P3. If P1 and P2, then Q1 and Q2 don't mean the same thing.
P4. If Q1 and Q2 don't mean the same thing, then Analytic Reductive Utilitarianism is false.
C. Therefore, Analytic Reductive Utilitarianism is false.
(a) Give the rationale for P1. (This will require saying what Q1 is and giving a definition for 'open'.)
(b) Give the rationale for P2. (This will require saying what Q2 is.)
Give the rationale for P3.
(d) Give the rationale for P4. (This will require saying stating Analytic Reductive Utilitarianism is.)
Intuitionism and Nihilism
- (a) What do intuitionists and nihilists agree about and what do they disagree about?
(b) What is a non-inferentially justified belief?
Give a putative example of a non-inferentially justified belief that is justified on the basis of perception. Explain why this is (arguably) a non-inferentially justified belief.

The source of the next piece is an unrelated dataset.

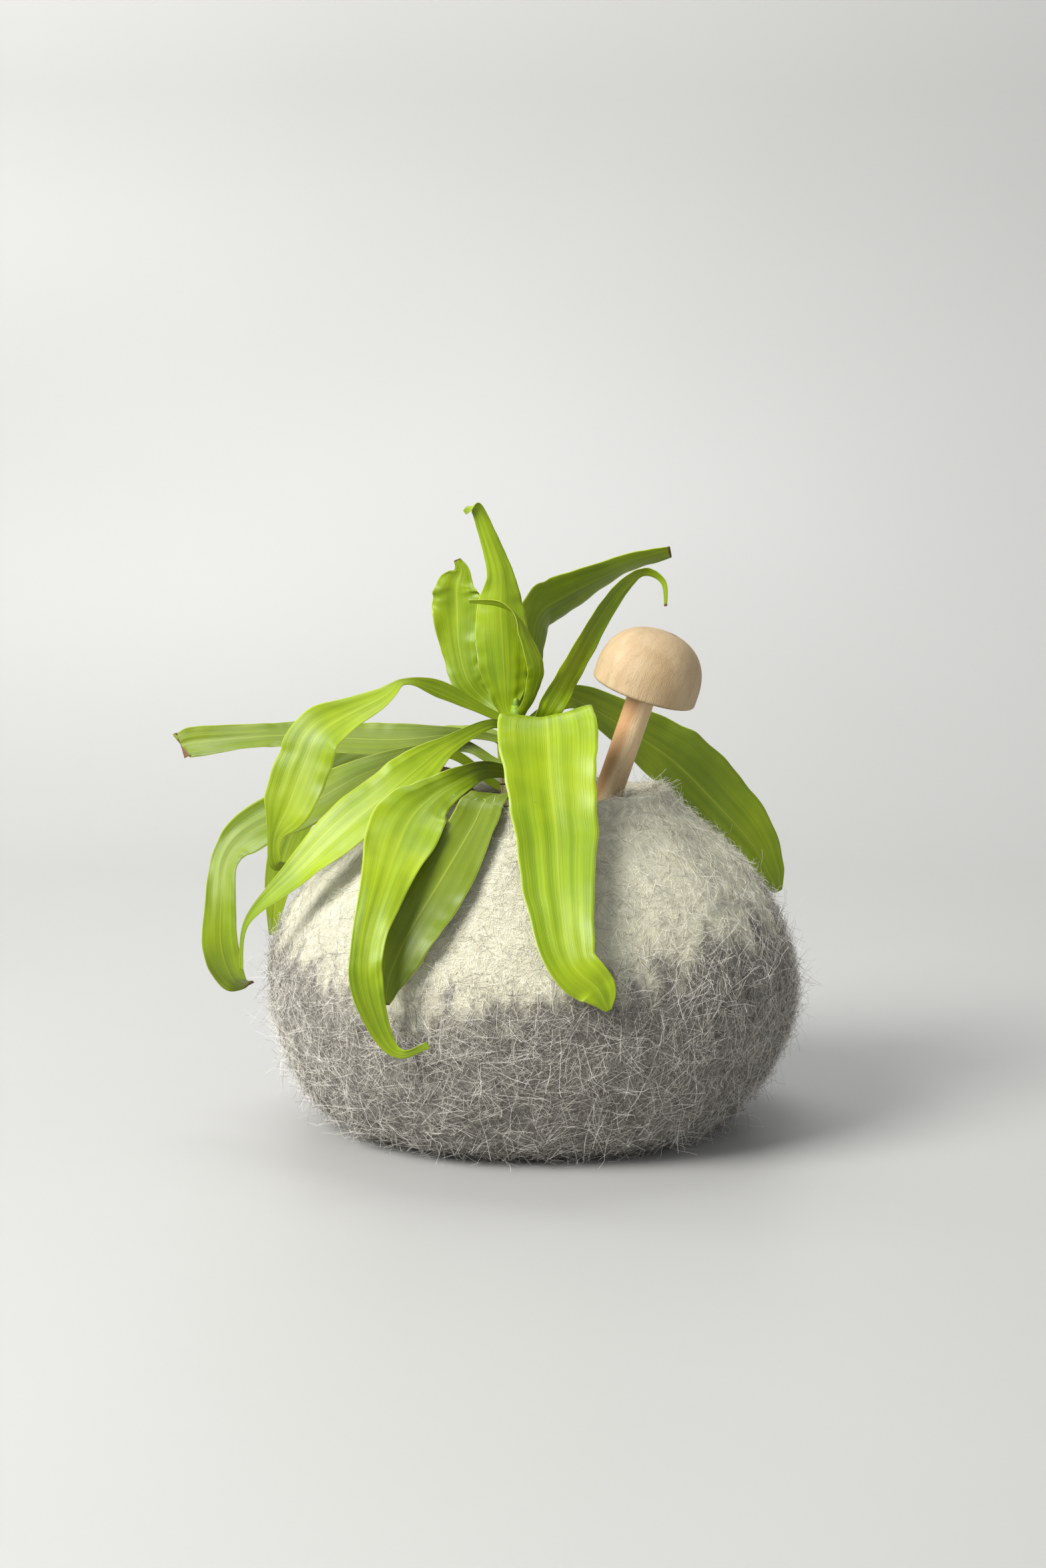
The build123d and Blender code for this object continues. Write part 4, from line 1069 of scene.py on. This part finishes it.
def floor_paint(tree):
    """Plain pale floor with a trace of cloudiness."""
    grain = tree.noise(tree.position(), 3.0, 3.0, 0.5)
    return {"Base Color": tree.mix(grain, (0.40, 0.40, 0.39), (0.43, 0.43, 0.42)), "Roughness": 0.45}


def floor():
    """Pale sweep: a floor that turns up into a wall behind."""
    rows = [(FLOOR_FRONT, 0.0), (SWEEP_START, 0.0)]
    for angle in range(6, 91, 6):
        turn = math.radians(angle)
        rows.append((SWEEP_START + SWEEP_RADIUS * math.sin(turn), SWEEP_RADIUS * (1 - math.cos(turn))))
    rows.append((SWEEP_START + SWEEP_RADIUS, WALL_TOP))
    points = []
    for y, z in rows:
        points += [(-FLOOR_HALF_WIDTH, y, z), (FLOOR_HALF_WIDTH, y, z)]
    faces = [(2 * i, 2 * i + 1, 2 * i + 3, 2 * i + 2) for i in range(len(rows) - 1)]
    mesh_object("floor", points, faces, material("floor", floor_paint))


def area_light(name, place, target, size, power, colour):
    """Rectangular light turned towards a spot."""
    light = bpy.data.lights.new(name, "AREA")
    light.shape = "RECTANGLE"
    light.size, light.size_y = size
    light.energy = power
    light.color = colour
    made = bpy.data.objects.new(name, light)
    made.location = place
    made.rotation_euler = (Vector(target) - Vector(place)).to_track_quat("-Z", "Y").to_euler()
    bpy.context.scene.collection.objects.link(made)


def light_and_camera():
    """Soft studio light from the left, a pale sky and the camera."""
    for name, settings in LIGHTS.items():
        area_light(name, *settings)
    world = bpy.data.worlds.new("studio")
    world.use_nodes = True
    sky = world.node_tree.nodes["Background"]
    sky.inputs["Color"].default_value = SKY_COLOUR
    sky.inputs["Strength"].default_value = SKY_STRENGTH
    bpy.context.scene.world = world
    camera = bpy.data.cameras.new("camera")
    camera.sensor_fit = "VERTICAL"
    camera.sensor_height = 36.0
    camera.lens = CAMERA_LENS
    made = bpy.data.objects.new("camera", camera)
    made.location = CAMERA_PLACE
    made.rotation_euler = (math.radians(CAMERA_PITCH), 0, 0)
    bpy.context.scene.collection.objects.link(made)
    bpy.context.scene.camera = made
    bpy.context.scene.view_settings.view_transform = "Standard"


floor()
light_and_camera()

Give a putative example of a non-inferentially justified belief that is justified on the basis of rational intuition but that is not a moral or evaluative belief. Explain why this is (arguably) a non-inferentially justified belief.
(e) Give three examples of moral or evaluative beliefs that, an intuitionist might say, can be justified non-inferentially, on the basis of rational intuition.
(f) Do intuitionists believe that these propositions (your answers from part (e)) are a priori or empirical? Explain.
(g) Do intuitionists believe that these propositions (your answers from part (e)) are analytic or synthetic? Explain.
(h) Explain why the doctrine of moral supervenience seems to pose a problem for intuitionism.
- (a) State the Argument from Disagreement against Moral Realism
Give the rationale for each premise.
How well does Nihilism explain the phenomenon of moral disagreement. In other words, if nihilism is true, would widespread moral disagreement be all that surprising? Explain. (Here I am not asking you to consider what follows if Nihilism is true and we all know it to be true, but rather what follows if Nihilism is true and everything else is the same -- in particular, everyone still holds lots of moral beliefs.)
(d) Discuss in detail what you take to be the Moral Realist's strongest response to the Argument from Disagreement.